> _TASK PROMPT_
Restate the complete material exactly.

> _COLLECTED MATERIAL_
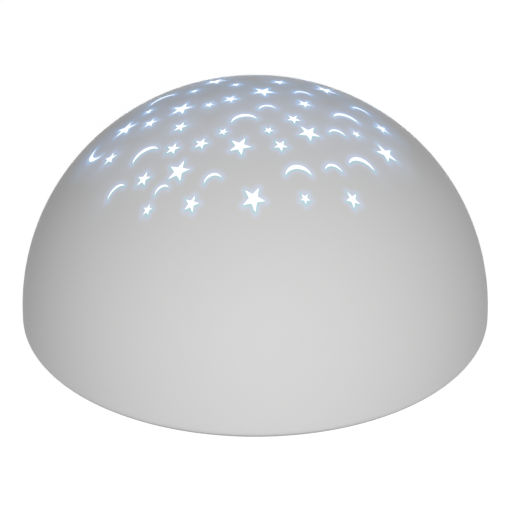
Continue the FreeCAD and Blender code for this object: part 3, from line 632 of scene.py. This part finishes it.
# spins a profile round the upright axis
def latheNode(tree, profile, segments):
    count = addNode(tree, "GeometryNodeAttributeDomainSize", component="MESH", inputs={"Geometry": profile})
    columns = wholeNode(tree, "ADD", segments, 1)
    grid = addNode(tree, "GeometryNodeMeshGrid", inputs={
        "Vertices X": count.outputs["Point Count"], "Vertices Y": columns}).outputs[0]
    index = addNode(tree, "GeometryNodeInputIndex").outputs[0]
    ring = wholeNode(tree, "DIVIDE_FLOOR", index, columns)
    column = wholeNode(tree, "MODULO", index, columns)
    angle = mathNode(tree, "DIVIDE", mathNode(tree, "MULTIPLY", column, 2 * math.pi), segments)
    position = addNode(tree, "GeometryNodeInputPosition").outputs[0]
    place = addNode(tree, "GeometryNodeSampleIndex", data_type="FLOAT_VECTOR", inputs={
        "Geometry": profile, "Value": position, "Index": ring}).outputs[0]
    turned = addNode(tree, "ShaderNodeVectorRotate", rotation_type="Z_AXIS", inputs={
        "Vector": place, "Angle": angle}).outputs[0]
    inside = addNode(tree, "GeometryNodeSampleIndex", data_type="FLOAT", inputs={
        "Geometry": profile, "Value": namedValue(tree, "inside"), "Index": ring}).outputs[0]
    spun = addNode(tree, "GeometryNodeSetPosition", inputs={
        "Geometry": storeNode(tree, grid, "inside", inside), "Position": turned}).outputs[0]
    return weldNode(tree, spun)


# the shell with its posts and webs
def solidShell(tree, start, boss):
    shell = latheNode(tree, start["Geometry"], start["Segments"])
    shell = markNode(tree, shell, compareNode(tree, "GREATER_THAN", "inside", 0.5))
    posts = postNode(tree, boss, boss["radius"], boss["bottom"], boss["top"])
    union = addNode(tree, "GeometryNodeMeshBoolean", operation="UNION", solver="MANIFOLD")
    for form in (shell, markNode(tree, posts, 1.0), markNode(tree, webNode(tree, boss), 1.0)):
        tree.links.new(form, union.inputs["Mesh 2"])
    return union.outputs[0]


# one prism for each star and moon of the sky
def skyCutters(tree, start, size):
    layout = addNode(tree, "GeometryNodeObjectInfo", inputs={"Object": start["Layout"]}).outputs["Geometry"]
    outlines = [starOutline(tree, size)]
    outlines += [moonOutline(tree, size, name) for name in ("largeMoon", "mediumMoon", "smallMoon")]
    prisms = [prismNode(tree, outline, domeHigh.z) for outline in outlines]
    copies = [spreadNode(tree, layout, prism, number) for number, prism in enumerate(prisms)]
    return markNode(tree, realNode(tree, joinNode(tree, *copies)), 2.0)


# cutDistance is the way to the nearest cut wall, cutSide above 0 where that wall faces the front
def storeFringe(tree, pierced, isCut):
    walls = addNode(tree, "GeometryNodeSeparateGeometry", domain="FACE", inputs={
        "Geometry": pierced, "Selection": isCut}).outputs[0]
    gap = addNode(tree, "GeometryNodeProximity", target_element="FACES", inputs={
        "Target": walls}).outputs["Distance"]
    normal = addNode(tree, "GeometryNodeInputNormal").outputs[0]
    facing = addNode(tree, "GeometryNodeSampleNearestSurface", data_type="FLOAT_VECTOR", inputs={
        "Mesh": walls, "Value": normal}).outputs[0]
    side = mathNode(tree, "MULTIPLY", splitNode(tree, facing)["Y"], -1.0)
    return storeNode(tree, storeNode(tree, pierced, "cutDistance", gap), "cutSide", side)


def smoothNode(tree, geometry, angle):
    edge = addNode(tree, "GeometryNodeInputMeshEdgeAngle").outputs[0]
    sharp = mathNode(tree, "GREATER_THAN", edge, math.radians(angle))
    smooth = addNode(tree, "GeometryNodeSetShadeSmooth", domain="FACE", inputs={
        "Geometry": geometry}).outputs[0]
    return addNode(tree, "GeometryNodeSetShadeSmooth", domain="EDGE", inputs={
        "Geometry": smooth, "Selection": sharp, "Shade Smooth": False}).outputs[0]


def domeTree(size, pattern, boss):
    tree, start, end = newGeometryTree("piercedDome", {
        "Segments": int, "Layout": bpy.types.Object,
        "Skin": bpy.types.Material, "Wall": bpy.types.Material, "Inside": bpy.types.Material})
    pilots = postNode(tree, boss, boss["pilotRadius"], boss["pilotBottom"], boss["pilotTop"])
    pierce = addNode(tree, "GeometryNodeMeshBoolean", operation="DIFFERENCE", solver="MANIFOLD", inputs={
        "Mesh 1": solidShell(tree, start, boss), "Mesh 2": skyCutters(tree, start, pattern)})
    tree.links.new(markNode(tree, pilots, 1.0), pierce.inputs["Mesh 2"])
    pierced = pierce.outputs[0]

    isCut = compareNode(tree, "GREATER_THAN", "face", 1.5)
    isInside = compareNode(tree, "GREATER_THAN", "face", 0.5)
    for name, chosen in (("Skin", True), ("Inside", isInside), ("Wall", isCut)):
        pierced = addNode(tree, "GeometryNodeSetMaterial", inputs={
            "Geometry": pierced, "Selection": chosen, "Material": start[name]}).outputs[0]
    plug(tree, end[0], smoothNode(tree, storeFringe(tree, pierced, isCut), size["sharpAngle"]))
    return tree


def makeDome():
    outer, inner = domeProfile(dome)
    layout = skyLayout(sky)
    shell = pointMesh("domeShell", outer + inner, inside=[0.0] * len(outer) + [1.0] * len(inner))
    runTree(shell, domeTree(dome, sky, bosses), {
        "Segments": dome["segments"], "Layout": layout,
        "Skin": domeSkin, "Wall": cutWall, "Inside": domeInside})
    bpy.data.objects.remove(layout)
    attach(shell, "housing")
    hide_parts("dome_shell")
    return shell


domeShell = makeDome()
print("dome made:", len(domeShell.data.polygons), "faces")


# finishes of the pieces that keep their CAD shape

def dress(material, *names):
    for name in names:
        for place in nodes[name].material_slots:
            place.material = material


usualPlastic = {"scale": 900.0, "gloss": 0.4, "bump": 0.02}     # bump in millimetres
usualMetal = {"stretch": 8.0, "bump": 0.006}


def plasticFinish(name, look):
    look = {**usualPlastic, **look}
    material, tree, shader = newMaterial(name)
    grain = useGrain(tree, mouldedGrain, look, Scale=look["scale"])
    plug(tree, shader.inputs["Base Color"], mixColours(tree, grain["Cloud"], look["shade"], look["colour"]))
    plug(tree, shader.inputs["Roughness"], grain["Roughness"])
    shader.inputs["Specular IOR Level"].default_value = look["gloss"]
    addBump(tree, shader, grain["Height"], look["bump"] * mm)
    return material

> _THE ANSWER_
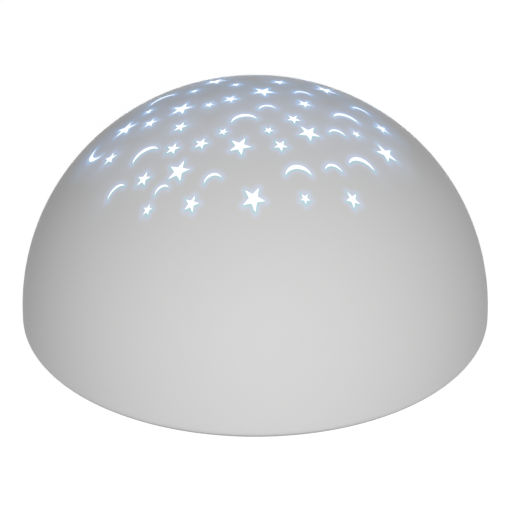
Continue the FreeCAD and Blender code for this object: part 3, from line 632 of scene.py. This part finishes it.
# spins a profile round the upright axis
def latheNode(tree, profile, segments):
    count = addNode(tree, "GeometryNodeAttributeDomainSize", component="MESH", inputs={"Geometry": profile})
    columns = wholeNode(tree, "ADD", segments, 1)
    grid = addNode(tree, "GeometryNodeMeshGrid", inputs={
        "Vertices X": count.outputs["Point Count"], "Vertices Y": columns}).outputs[0]
    index = addNode(tree, "GeometryNodeInputIndex").outputs[0]
    ring = wholeNode(tree, "DIVIDE_FLOOR", index, columns)
    column = wholeNode(tree, "MODULO", index, columns)
    angle = mathNode(tree, "DIVIDE", mathNode(tree, "MULTIPLY", column, 2 * math.pi), segments)
    position = addNode(tree, "GeometryNodeInputPosition").outputs[0]
    place = addNode(tree, "GeometryNodeSampleIndex", data_type="FLOAT_VECTOR", inputs={
        "Geometry": profile, "Value": position, "Index": ring}).outputs[0]
    turned = addNode(tree, "ShaderNodeVectorRotate", rotation_type="Z_AXIS", inputs={
        "Vector": place, "Angle": angle}).outputs[0]
    inside = addNode(tree, "GeometryNodeSampleIndex", data_type="FLOAT", inputs={
        "Geometry": profile, "Value": namedValue(tree, "inside"), "Index": ring}).outputs[0]
    spun = addNode(tree, "GeometryNodeSetPosition", inputs={
        "Geometry": storeNode(tree, grid, "inside", inside), "Position": turned}).outputs[0]
    return weldNode(tree, spun)


# the shell with its posts and webs
def solidShell(tree, start, boss):
    shell = latheNode(tree, start["Geometry"], start["Segments"])
    shell = markNode(tree, shell, compareNode(tree, "GREATER_THAN", "inside", 0.5))
    posts = postNode(tree, boss, boss["radius"], boss["bottom"], boss["top"])
    union = addNode(tree, "GeometryNodeMeshBoolean", operation="UNION", solver="MANIFOLD")
    for form in (shell, markNode(tree, posts, 1.0), markNode(tree, webNode(tree, boss), 1.0)):
        tree.links.new(form, union.inputs["Mesh 2"])
    return union.outputs[0]


# one prism for each star and moon of the sky
def skyCutters(tree, start, size):
    layout = addNode(tree, "GeometryNodeObjectInfo", inputs={"Object": start["Layout"]}).outputs["Geometry"]
    outlines = [starOutline(tree, size)]
    outlines += [moonOutline(tree, size, name) for name in ("largeMoon", "mediumMoon", "smallMoon")]
    prisms = [prismNode(tree, outline, domeHigh.z) for outline in outlines]
    copies = [spreadNode(tree, layout, prism, number) for number, prism in enumerate(prisms)]
    return markNode(tree, realNode(tree, joinNode(tree, *copies)), 2.0)


# cutDistance is the way to the nearest cut wall, cutSide above 0 where that wall faces the front
def storeFringe(tree, pierced, isCut):
    walls = addNode(tree, "GeometryNodeSeparateGeometry", domain="FACE", inputs={
        "Geometry": pierced, "Selection": isCut}).outputs[0]
    gap = addNode(tree, "GeometryNodeProximity", target_element="FACES", inputs={
        "Target": walls}).outputs["Distance"]
    normal = addNode(tree, "GeometryNodeInputNormal").outputs[0]
    facing = addNode(tree, "GeometryNodeSampleNearestSurface", data_type="FLOAT_VECTOR", inputs={
        "Mesh": walls, "Value": normal}).outputs[0]
    side = mathNode(tree, "MULTIPLY", splitNode(tree, facing)["Y"], -1.0)
    return storeNode(tree, storeNode(tree, pierced, "cutDistance", gap), "cutSide", side)


def smoothNode(tree, geometry, angle):
    edge = addNode(tree, "GeometryNodeInputMeshEdgeAngle").outputs[0]
    sharp = mathNode(tree, "GREATER_THAN", edge, math.radians(angle))
    smooth = addNode(tree, "GeometryNodeSetShadeSmooth", domain="FACE", inputs={
        "Geometry": geometry}).outputs[0]
    return addNode(tree, "GeometryNodeSetShadeSmooth", domain="EDGE", inputs={
        "Geometry": smooth, "Selection": sharp, "Shade Smooth": False}).outputs[0]


def domeTree(size, pattern, boss):
    tree, start, end = newGeometryTree("piercedDome", {
        "Segments": int, "Layout": bpy.types.Object,
        "Skin": bpy.types.Material, "Wall": bpy.types.Material, "Inside": bpy.types.Material})
    pilots = postNode(tree, boss, boss["pilotRadius"], boss["pilotBottom"], boss["pilotTop"])
    pierce = addNode(tree, "GeometryNodeMeshBoolean", operation="DIFFERENCE", solver="MANIFOLD", inputs={
        "Mesh 1": solidShell(tree, start, boss), "Mesh 2": skyCutters(tree, start, pattern)})
    tree.links.new(markNode(tree, pilots, 1.0), pierce.inputs["Mesh 2"])
    pierced = pierce.outputs[0]

    isCut = compareNode(tree, "GREATER_THAN", "face", 1.5)
    isInside = compareNode(tree, "GREATER_THAN", "face", 0.5)
    for name, chosen in (("Skin", True), ("Inside", isInside), ("Wall", isCut)):
        pierced = addNode(tree, "GeometryNodeSetMaterial", inputs={
            "Geometry": pierced, "Selection": chosen, "Material": start[name]}).outputs[0]
    plug(tree, end[0], smoothNode(tree, storeFringe(tree, pierced, isCut), size["sharpAngle"]))
    return tree


def makeDome():
    outer, inner = domeProfile(dome)
    layout = skyLayout(sky)
    shell = pointMesh("domeShell", outer + inner, inside=[0.0] * len(outer) + [1.0] * len(inner))
    runTree(shell, domeTree(dome, sky, bosses), {
        "Segments": dome["segments"], "Layout": layout,
        "Skin": domeSkin, "Wall": cutWall, "Inside": domeInside})
    bpy.data.objects.remove(layout)
    attach(shell, "housing")
    hide_parts("dome_shell")
    return shell


domeShell = makeDome()
print("dome made:", len(domeShell.data.polygons), "faces")


# finishes of the pieces that keep their CAD shape

def dress(material, *names):
    for name in names:
        for place in nodes[name].material_slots:
            place.material = material


usualPlastic = {"scale": 900.0, "gloss": 0.4, "bump": 0.02}     # bump in millimetres
usualMetal = {"stretch": 8.0, "bump": 0.006}


def plasticFinish(name, look):
    look = {**usualPlastic, **look}
    material, tree, shader = newMaterial(name)
    grain = useGrain(tree, mouldedGrain, look, Scale=look["scale"])
    plug(tree, shader.inputs["Base Color"], mixColours(tree, grain["Cloud"], look["shade"], look["colour"]))
    plug(tree, shader.inputs["Roughness"], grain["Roughness"])
    shader.inputs["Specular IOR Level"].default_value = look["gloss"]
    addBump(tree, shader, grain["Height"], look["bump"] * mm)
    return material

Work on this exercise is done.